* **Exercise task**
Seek out every line containing the word "object", and copy each.

* **Supplied records**
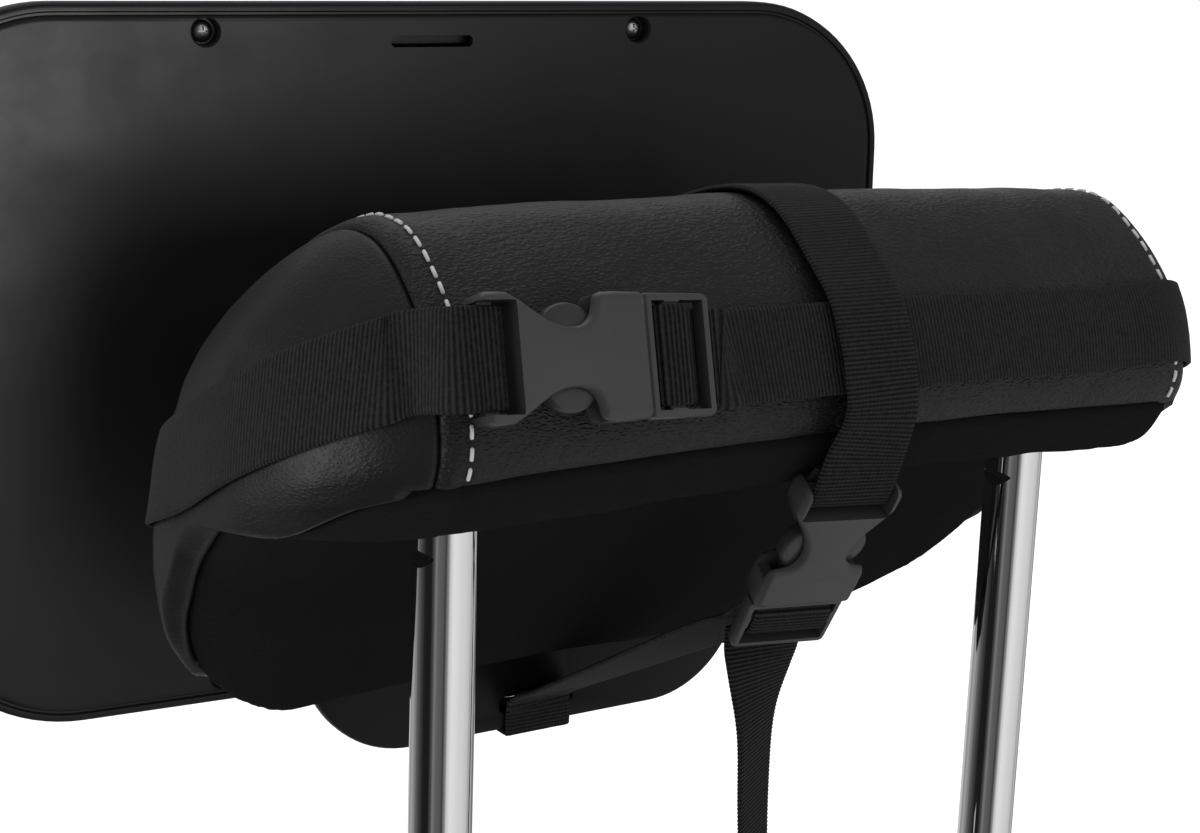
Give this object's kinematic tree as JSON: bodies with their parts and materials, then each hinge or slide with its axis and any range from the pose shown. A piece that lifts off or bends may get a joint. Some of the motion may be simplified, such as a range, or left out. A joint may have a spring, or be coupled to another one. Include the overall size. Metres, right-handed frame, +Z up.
{
  "type": "car headrest with back-seat mirror",
  "caption": "Padded leather car headrest on two chrome posts, with a strap-on swivelling back-seat mirror held by crossed webbing straps and side-release buckles.",
  "frame": {"origin": "midway between the lower ends of the two posts", "axes": "+X along the headrest from the left post to the right post, +Y from the seat back towards the passenger side of the headrest and on to the mirror, +Z up along the posts"},
  "size_m": [0.2952, 0.2245, 0.276],
  "materials": {
    "leather": "black pebble-grain leather with light stitching",
    "felt": "black needle felt",
    "webbing": "black cross-ribbed webbing",
    "black_plastic": "satin moulded plastic",
    "chrome": "polished chrome plate",
    "steel": "plain zinc-plated steel",
    "foam": "moulded polyurethane foam",
    "mirror_coat": "silvered acrylic mirror"
  },
  "bodies": {
    "headrest": {"foam_core": "foam", "cover_centre": "leather", "cover_left": "leather", "cover_right": "leather", "underside_felt": "felt", "post_left": "chrome", "post_right": "chrome", "frame_crossbar": "steel", "frame_plate": "steel", "strap_left": "webbing", "strap_right": "webbing", "strap_top": "webbing", "strap_bottom": "webbing", "upper_socket": "black_plastic", "upper_plug": "black_plastic", "lower_socket": "black_plastic", "lower_plug": "black_plastic", "base_plate": "black_plastic"},
    "tail": {"strap_tail": "webbing"},
    "collar": {"lock_collar": "black_plastic"},
    "ball": {"pivot_ball": "black_plastic"},
    "stem": {"pivot_stem": "black_plastic"},
    "mirror": {"mounting_flange": "black_plastic", "flange_screw_1": "steel", "flange_screw_2": "steel", "flange_screw_3": "steel", "mirror_back_shell": "black_plastic", "mirror_bezel": "black_plastic", "mirror_sheet": "mirror_coat", "mirror_backing": "foam", "housing_screw_1": "steel", "housing_screw_2": "steel", "housing_screw_3": "steel", "housing_screw_4": "steel"},
    "prong_upper_low": {"upper_prong_low": "black_plastic"},
    "prong_upper_high": {"upper_prong_high": "black_plastic"},
    "prong_lower_left": {"lower_prong_left": "black_plastic"},
    "prong_lower_right": {"lower_prong_right": "black_plastic"}
  },
  "joints": [
    {"name": "mirror_tilt", "type": "hinge", "parent": "headrest", "child": "ball", "pos_m": [-0.0115, 0.1108, 0.1752], "axis": [1, 0, 0], "range_deg": [-18, 18]},
    {"name": "mirror_pan", "type": "hinge", "parent": "ball", "child": "stem", "pos_m": [-0.0115, 0.1108, 0.1752], "axis": [0, 0, 1], "range_deg": [-12, 26]},
    {"name": "mirror_spin", "type": "hinge", "parent": "stem", "child": "mirror", "pos_m": [-0.0115, 0.1108, 0.1752], "axis": [0.137, 0.9904, 0.0157], "continuous": true},
    {"name": "collar_turn", "type": "hinge", "parent": "headrest", "child": "collar", "pos_m": [-0.0115, 0.1108, 0.1752], "axis": [0, 1, 0], "range_deg": [0, 120]},
    {"name": "tail_swing", "type": "hinge", "parent": "headrest", "child": "tail", "pos_m": [0.00306, -0.00102, 0.12823], "axis": [1, 0, 0], "range_deg": [-50, 3]},
    {"name": "upper_low_release", "type": "hinge", "parent": "headrest", "child": "prong_upper_low", "pos_m": [-0.0628, -0.04208, 0.20431], "axis": [0.042, 0.9505, -0.3078], "range_deg": [0, 7], "stiffness_Nm_per_rad": 0.8},
    {"name": "upper_high_release", "type": "hinge", "parent": "headrest", "child": "prong_upper_high", "pos_m": [-0.06219, -0.0389, 0.21419], "axis": [-0.042, -0.9505, 0.3078], "range_deg": [0, 7], "stiffness_Nm_per_rad": 0.8},
    {"name": "lower_left_release", "type": "hinge", "parent": "headrest", "child": "prong_lower_left", "pos_m": [-0.00355, -0.01377, 0.14554], "axis": [0.1495, 0.8381, 0.5247], "range_deg": [0, 7], "stiffness_Nm_per_rad": 0.8},
    {"name": "lower_right_release", "type": "hinge", "parent": "headrest", "child": "prong_lower_right", "pos_m": [0.00671, -0.01539, 0.14521], "axis": [-0.1495, -0.8381, -0.5247], "range_deg": [0, 7], "stiffness_Nm_per_rad": 0.8}
  ]
}
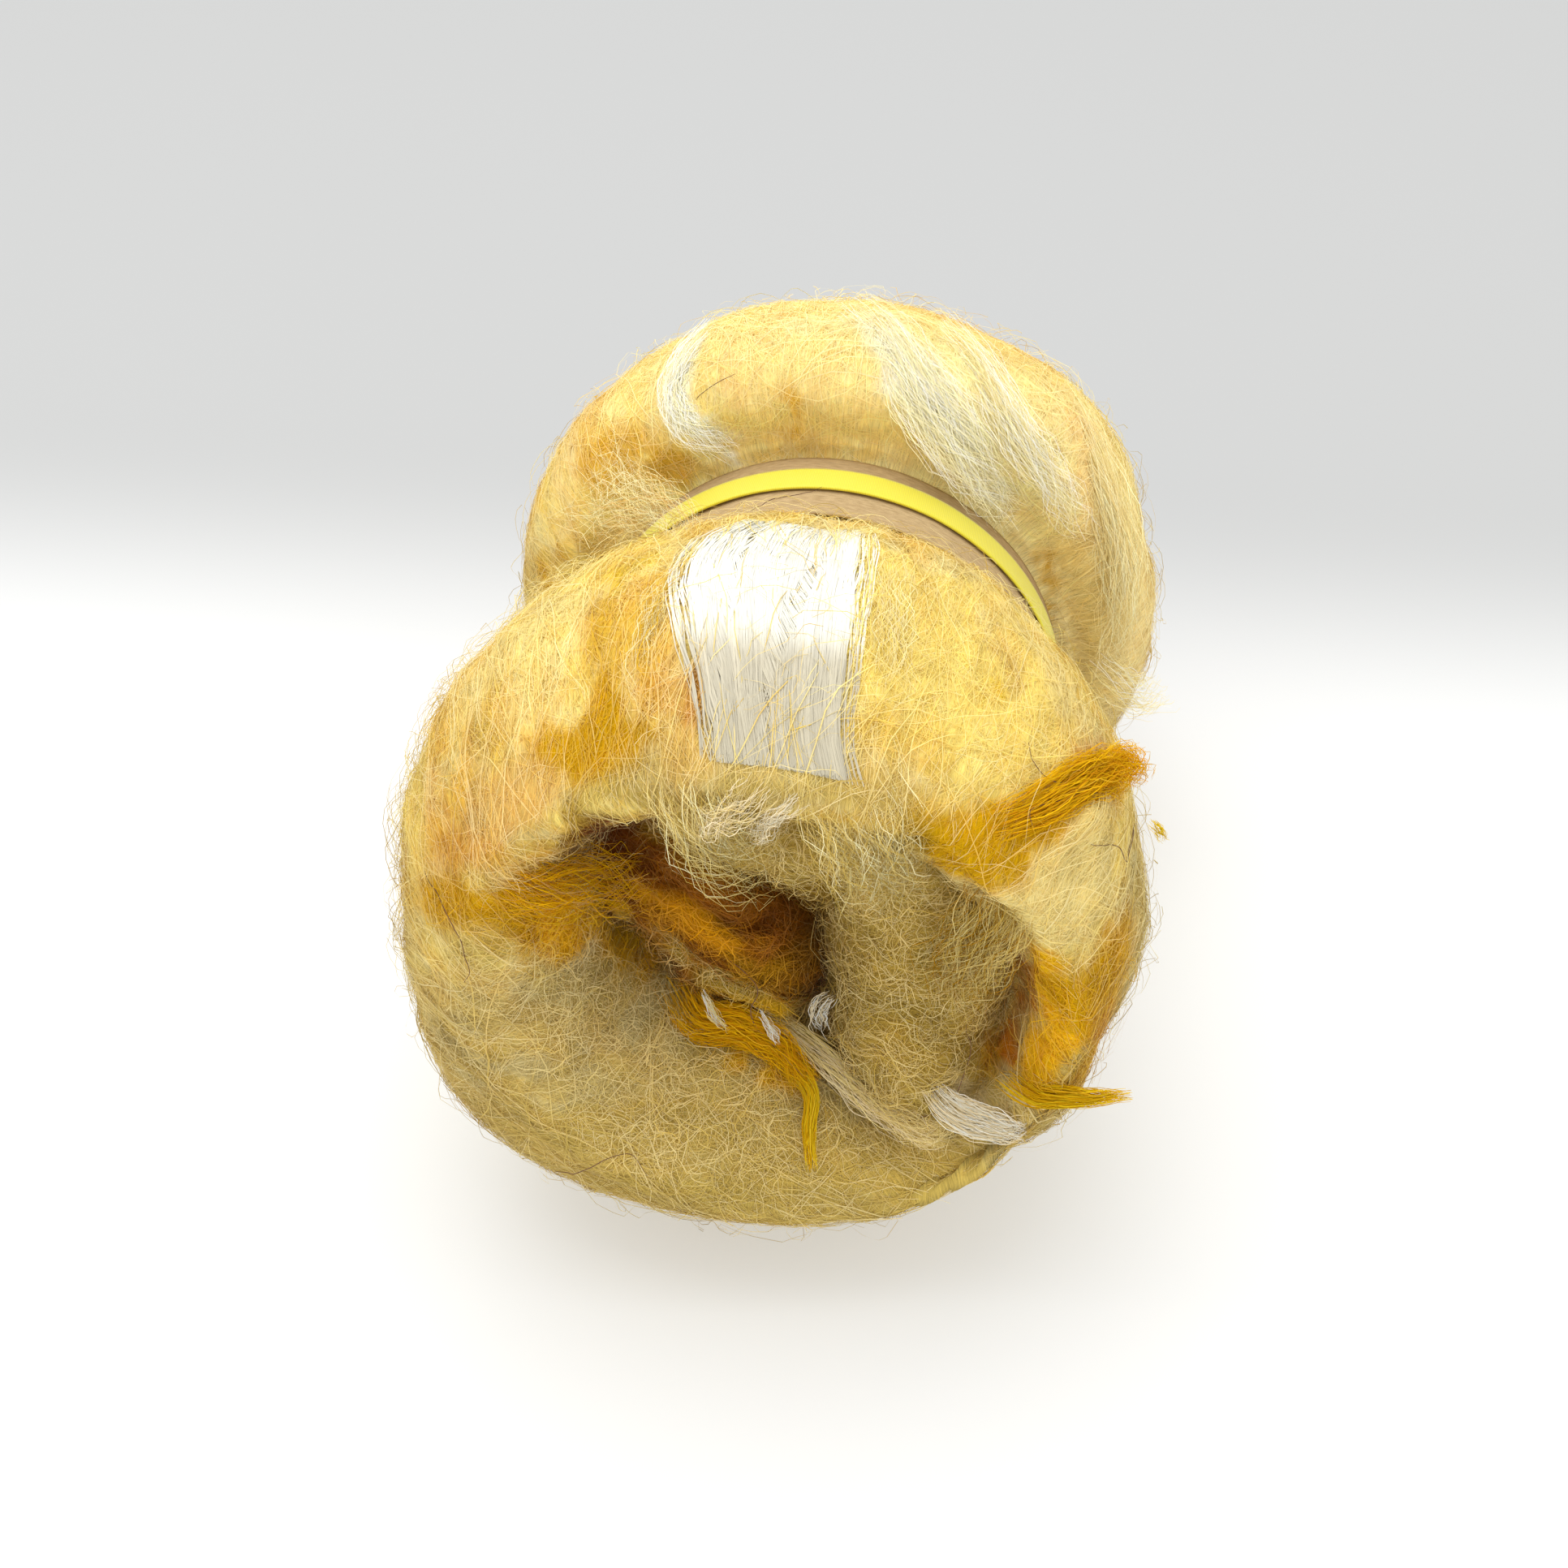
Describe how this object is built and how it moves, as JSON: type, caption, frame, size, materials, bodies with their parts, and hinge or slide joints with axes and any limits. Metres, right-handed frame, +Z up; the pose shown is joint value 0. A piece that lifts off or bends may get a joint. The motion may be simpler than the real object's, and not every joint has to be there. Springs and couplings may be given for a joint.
{
  "type": "fiber batt",
  "caption": "Rolled batt of carded wool and silk with soft folded ends, drawn in at the waist by a paper band and a ribbon.",
  "frame": {"origin": "bottom centre of the whole part's box, on the surface that it rests on", "axes": "+Y along the roll, away from the folded end that the picture shows; +Z up; +X to the right seen from that end"},
  "size_m": [0.113, 0.1776, 0.1081],
  "materials": {
    "carded_fibre": "matte, fuzzy, pale butter yellow with gold, orange and white streaks",
    "kraft_paper": "matte uncoated brown paper",
    "satin": "satin weave, lemon yellow"
  },
  "bodies": {
    "root": {"batt": "carded_fibre", "paper_band": "kraft_paper", "ribbon": "satin"}
  },
  "joints": []
}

* **Exercise result**
Give this object's kinematic tree as JSON: bodies with their parts and materials, then each hinge or slide with its axis and any range from the pose shown. A piece that lifts off or bends may get a joint. Some of the motion may be simplified, such as a range, or left out. A joint may have a spring, or be coupled to another one. Include the overall size. Metres, right-handed frame, +Z up.
Describe how this object is built and how it moves, as JSON: type, caption, frame, size, materials, bodies with their parts, and hinge or slide joints with axes and any limits. Metres, right-handed frame, +Z up; the pose shown is joint value 0. A piece that lifts off or bends may get a joint. The motion may be simpler than the real object's, and not every joint has to be there. Springs and couplings may be given for a joint.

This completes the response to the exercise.